What never disappoints are the performances. Gabourey Sidibe and Mo'Nique embody their characters, giving completely courageous, powerhouse portrayals.
Sidibe is extraordinary, making Precious' transformation beautifully natural and completely believable. Precious is her first professional acting job, and her emotionally wrenching performance is a revelation.
Mo'Nique plays Precious' reprehensible mother with bravura. Another actress might have tried to soften the character, but Mo'Nique fearlessly gives us a woman so despicable, she is ultimately a tragic figure. Sapphire praises her, noting, "There's a way that African Americans have been so protective of their image on screen, women haven't had that freedom to go where Mo'Nique went."
Paula Patton doesn't succumb to the magical teacher stereotype as Ms. Rain; she's a dedicated professional and caring human being, and well represents the hundreds of people who work with children like Precious. A de-glammed Mariah Carey takes a giant step in erasing forever the stench of Glitter with a solid portrayal of a social worker.
Lionsgate does laudable work on this release. The image is very strong, particularly for a film with so many dimly lit scenes. Detail is excellent. Audio is a very good DTS Master 5.1 track. The Blu-ray includes a solid slate of extras, starting with an easy, enthusiastic, and informative feature-length commentary by director Lee Daniels. A number of well-done featurettes offer interviews and clips.

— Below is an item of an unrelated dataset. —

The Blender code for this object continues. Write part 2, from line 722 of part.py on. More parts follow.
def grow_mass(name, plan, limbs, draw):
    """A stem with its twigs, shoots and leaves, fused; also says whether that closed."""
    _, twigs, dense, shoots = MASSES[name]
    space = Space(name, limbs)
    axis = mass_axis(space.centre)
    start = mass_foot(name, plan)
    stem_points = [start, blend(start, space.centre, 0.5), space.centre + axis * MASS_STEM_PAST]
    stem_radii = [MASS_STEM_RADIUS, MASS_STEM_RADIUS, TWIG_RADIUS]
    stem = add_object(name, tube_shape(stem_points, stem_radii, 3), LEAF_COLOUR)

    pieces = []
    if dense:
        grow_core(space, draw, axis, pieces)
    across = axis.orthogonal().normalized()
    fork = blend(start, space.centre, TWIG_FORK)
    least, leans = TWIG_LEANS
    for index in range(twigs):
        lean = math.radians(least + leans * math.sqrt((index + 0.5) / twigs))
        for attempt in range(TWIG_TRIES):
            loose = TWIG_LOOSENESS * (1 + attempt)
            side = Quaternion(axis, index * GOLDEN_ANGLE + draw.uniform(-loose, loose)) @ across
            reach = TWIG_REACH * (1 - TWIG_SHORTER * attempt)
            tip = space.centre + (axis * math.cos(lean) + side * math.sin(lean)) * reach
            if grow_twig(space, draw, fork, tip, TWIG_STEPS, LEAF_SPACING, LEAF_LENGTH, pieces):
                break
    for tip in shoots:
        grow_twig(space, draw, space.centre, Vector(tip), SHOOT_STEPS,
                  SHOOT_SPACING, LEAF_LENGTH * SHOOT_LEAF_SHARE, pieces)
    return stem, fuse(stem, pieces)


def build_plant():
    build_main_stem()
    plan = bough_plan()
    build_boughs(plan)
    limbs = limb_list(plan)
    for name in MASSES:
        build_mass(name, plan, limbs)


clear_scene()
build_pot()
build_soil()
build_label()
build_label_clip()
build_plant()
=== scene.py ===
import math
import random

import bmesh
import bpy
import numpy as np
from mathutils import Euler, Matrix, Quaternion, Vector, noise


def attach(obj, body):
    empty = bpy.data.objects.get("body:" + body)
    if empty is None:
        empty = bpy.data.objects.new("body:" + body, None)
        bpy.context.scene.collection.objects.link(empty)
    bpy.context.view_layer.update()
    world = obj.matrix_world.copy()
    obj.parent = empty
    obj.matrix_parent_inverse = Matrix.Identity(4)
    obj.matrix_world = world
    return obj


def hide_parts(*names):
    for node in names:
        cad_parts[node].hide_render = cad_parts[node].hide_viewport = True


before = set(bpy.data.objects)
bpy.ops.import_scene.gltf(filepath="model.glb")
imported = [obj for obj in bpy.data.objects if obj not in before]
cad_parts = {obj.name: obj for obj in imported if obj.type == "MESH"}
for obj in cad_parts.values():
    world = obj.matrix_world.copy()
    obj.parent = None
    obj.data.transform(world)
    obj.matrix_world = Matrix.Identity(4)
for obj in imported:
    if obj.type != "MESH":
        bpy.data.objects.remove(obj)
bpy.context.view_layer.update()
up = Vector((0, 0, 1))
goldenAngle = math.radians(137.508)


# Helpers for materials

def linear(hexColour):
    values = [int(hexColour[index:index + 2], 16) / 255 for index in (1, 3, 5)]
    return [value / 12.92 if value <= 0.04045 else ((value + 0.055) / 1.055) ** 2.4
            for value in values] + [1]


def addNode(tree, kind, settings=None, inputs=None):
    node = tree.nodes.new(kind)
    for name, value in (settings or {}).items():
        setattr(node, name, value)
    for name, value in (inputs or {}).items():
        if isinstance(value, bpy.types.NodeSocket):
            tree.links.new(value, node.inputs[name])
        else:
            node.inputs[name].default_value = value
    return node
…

• "From Push to Precious" (15:00)—Focuses on Sapphire and how she came to write the novel Push, as well as why she decided to let Lee Daniels direct the adaptation after turning down so many other offers; screenwriter Geoffrey Fletcher also discusses his work on the film.
• "A Precious Ensemble" (17:30)—Daniels, Sapphire, and various cast members, including Sidibe, Mo'Nique, Carey, and Patton, discuss casting and the characterizations.
• "Oprah and Tyler: A Project of Passion" (9:00)—Tyler Perry and Oprah Winfrey talk about why they put their considerable clout behind this film.
• "A Conversation with Author Sapphire and Director Lee Daniels" (8:30)—Just what it says: Daniels and Sapphire talk about the film; this conversation is a bit more informal and in-depth than the previous features.
While there's some overlap, what's evident here is that Precious was a labor of love for all involved. There is an unmistakable passion in this project that elevates it above so much of what is out there.
In addition, we get "Reflections on Precious" from Daniels, Sidibe, and Paula Patton (brief words on what they hope you take from the film), Gabourey Sidibe's audition tape, a deleted scene, and the trailer.
Challenging and disturbing, achingly sad but not depressing, Precious is one of the finest films of 2009, and this Blu-ray from Lionsgate is a great way to see it. Highly recommended.